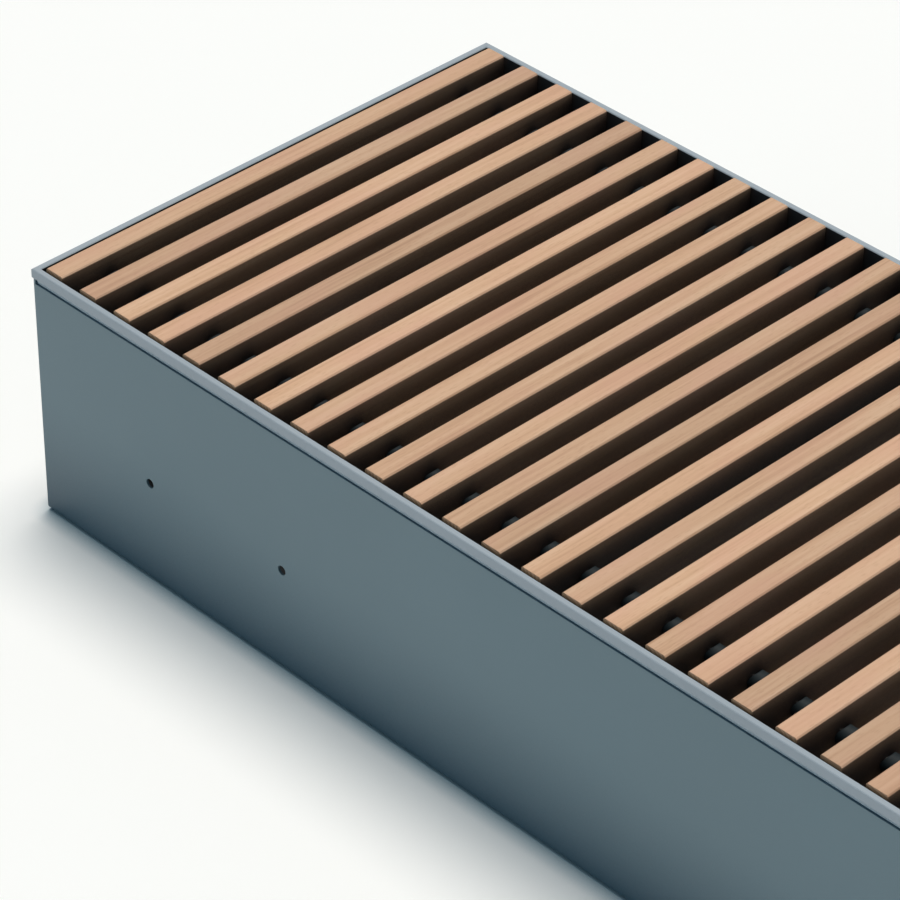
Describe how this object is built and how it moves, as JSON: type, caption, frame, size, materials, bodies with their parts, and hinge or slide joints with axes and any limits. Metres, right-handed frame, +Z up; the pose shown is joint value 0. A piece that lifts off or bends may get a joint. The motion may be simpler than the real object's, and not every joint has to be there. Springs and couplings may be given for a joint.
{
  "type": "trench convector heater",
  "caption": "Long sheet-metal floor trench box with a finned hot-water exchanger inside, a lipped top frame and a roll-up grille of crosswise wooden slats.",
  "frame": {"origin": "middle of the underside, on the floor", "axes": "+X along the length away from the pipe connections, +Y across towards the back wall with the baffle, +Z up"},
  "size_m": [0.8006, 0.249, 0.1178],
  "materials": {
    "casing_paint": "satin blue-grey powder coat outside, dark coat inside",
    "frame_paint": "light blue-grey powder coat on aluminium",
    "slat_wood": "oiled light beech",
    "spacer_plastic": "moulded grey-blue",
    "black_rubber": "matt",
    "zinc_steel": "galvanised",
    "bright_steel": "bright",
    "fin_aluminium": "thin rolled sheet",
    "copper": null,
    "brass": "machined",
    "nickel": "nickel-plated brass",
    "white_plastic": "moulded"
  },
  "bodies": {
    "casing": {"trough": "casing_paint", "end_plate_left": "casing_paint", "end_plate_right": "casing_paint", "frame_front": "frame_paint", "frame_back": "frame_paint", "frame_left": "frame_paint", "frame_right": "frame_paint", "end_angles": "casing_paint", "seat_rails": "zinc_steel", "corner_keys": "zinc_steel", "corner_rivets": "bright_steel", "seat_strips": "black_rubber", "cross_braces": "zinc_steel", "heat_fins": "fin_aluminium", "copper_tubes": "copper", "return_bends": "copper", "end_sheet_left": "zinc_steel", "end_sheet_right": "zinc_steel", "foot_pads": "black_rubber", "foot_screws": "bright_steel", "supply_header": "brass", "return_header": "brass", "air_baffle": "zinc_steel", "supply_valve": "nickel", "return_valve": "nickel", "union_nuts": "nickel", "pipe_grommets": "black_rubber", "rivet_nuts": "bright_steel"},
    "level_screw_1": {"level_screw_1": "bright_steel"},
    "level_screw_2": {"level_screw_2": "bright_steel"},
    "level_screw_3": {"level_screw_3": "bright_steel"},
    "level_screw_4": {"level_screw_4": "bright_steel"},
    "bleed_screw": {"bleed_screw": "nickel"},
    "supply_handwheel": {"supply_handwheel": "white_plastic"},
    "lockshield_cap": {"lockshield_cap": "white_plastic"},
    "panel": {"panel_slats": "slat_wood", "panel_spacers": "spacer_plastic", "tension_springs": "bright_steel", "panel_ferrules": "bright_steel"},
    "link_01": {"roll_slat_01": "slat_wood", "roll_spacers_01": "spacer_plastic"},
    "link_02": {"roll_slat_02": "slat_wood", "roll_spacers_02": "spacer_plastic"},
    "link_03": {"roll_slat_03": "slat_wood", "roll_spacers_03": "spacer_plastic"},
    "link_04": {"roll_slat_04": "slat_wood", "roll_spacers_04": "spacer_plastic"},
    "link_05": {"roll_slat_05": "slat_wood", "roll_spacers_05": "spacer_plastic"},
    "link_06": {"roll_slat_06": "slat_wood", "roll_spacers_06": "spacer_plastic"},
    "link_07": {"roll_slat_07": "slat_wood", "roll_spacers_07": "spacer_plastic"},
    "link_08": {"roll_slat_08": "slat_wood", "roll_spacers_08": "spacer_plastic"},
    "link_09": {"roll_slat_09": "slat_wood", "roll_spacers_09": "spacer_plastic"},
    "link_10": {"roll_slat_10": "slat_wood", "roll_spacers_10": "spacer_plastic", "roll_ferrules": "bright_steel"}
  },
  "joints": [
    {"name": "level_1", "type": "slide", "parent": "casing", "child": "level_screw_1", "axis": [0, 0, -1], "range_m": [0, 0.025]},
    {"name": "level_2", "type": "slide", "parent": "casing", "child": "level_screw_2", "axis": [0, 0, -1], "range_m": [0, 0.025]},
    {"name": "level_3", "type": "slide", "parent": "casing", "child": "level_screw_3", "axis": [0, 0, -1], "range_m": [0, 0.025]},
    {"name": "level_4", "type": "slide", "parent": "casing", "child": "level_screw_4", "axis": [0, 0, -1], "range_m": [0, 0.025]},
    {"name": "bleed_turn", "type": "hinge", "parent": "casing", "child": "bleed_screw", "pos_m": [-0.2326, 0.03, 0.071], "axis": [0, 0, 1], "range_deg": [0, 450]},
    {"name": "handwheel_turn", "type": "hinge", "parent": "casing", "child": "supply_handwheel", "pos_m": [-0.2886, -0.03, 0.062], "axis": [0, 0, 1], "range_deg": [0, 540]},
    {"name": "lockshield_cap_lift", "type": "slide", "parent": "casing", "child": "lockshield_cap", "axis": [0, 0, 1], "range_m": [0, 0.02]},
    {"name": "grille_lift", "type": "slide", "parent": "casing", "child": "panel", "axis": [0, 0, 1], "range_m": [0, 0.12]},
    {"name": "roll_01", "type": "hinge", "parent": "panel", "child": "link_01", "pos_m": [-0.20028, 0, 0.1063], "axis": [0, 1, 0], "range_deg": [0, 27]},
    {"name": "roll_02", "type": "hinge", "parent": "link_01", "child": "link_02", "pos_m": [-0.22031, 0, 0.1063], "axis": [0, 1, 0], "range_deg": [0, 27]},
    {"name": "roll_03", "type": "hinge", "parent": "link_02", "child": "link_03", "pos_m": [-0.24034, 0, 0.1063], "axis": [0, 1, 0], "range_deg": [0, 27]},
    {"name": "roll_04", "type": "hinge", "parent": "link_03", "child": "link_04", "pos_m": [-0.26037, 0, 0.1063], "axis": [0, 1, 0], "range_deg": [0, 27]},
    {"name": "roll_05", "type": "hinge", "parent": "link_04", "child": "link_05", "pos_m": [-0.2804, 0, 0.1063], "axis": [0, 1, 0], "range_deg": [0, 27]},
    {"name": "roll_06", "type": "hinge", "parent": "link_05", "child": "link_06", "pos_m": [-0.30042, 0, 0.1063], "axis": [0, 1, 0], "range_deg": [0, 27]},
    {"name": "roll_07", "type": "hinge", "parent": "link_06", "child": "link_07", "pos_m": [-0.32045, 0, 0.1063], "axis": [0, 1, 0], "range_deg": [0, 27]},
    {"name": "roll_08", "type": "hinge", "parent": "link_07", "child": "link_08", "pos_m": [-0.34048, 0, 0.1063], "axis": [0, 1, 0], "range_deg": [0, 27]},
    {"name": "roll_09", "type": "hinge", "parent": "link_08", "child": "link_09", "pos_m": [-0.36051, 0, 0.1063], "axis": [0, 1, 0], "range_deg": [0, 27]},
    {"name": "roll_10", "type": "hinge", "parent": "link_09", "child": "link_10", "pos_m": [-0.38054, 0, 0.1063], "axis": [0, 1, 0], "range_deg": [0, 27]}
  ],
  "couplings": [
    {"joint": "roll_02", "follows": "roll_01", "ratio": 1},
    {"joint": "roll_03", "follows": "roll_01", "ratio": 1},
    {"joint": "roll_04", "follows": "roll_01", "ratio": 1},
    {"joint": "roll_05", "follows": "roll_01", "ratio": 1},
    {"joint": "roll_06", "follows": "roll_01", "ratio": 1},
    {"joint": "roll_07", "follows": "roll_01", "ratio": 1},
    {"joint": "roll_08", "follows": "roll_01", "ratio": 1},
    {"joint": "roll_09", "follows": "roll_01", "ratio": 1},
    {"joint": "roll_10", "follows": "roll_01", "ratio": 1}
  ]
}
+ + + + + + +
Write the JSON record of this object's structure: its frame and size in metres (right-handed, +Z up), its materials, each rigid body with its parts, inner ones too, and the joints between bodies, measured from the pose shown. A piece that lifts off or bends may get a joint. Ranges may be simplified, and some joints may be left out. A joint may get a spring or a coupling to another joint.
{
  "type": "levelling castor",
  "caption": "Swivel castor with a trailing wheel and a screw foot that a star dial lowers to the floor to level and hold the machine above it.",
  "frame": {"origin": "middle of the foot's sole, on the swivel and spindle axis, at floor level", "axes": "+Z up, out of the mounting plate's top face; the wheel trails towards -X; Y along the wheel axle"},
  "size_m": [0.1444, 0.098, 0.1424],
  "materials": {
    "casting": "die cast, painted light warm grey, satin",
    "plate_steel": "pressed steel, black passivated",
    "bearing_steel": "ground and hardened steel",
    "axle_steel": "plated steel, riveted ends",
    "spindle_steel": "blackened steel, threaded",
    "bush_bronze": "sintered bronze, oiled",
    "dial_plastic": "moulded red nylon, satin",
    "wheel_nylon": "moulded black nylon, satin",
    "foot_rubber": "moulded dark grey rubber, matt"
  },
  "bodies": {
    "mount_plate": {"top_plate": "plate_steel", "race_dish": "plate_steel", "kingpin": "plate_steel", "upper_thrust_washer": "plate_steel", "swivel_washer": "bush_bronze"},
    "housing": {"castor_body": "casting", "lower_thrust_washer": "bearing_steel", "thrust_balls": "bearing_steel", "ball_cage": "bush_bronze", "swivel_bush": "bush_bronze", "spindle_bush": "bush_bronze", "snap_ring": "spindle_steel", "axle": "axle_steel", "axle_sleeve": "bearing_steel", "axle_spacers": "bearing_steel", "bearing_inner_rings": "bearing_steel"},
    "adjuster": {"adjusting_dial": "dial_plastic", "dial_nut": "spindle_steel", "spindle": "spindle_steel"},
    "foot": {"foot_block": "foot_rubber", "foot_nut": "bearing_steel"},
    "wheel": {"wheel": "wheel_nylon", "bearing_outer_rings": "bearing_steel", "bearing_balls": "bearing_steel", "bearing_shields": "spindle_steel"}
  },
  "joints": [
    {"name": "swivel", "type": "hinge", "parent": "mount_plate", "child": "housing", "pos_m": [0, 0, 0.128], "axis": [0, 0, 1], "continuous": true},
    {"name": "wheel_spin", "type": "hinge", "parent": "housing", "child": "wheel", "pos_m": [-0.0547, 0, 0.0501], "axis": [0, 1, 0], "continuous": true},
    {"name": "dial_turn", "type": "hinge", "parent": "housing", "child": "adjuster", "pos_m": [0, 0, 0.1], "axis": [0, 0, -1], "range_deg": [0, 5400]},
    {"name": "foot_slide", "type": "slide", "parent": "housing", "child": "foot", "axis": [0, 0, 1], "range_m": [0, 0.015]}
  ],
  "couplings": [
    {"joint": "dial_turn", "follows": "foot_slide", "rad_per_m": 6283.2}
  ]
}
+ + + + + + +
Look through the data above. Copy every line with the string "from" in it.

## [Result for this task]
  "frame": {"origin": "middle of the underside, on the floor", "axes": "+X along the length away from the pipe connections, +Y across towards the back wall with the baffle, +Z up"},
Write the JSON record of this object's structure: its frame and size in metres (right-handed, +Z up), its materials, each rigid body with its parts, inner ones too, and the joints between bodies, measured from the pose shown. A piece that lifts off or bends may get a joint. Ranges may be simplified, and some joints may be left out. A joint may get a spring or a coupling to another joint.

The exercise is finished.